Vilhena

According to IBGE-2015, Vilhena also had a GDP of R$1.824.367,69(approximately US$460 million), which represented a GDP per capita of R$23.055,20 (around US$6.000,00) In common with many other municipalities of Rondônia, Vilhena was started in the early twentieth century, around 1910, when Cândido Mariano da Silva Rondon built telegraph posts in the fields of the Plateau Parecis, linking several cities between Cuiabá and Porto Velho.

[citation needed] Migration from southern and southeastern regions caused the population to increase in 1959 after the construction of highway BR-364, which connects the north with the rest of the country and was paved in 1986.

The period in which the population rose more dramatically was the 1970s, as from 1964 many migrants from all over the country were attracted to the region because of the distribution of land to settlers by INCRA (National Institute of Colonization and Agrarian Reform).

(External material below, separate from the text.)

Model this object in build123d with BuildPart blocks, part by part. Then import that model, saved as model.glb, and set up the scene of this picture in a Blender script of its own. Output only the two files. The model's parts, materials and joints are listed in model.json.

[citation needed] The climate is a transition between equatorial and tropical, hot and humid, with some short periods of cool weather from May to September, when the minimum temperature can reach 7 °C in the coolest days, but normally it stays around 12-16 °C.

The high altitude in comparison with the region average (Vilhena is situated 615 above sea level, while other cities of the state are, as a general rule, around 100-200m above it) provides constant refreshing winds, mainly during the night, keeping the temperature pleasant.

[citation needed] Since 2010, when the Transoceanic Road was entirely paved, linking the State of Acre, in Brazil, to the city of Cusco, in Peru, transport by road, from Vilhena to other neighbor countries, such as Peru, Chile, Colombia and Bolívia, became shorter and quicker, representing a great facility to exportation of its production.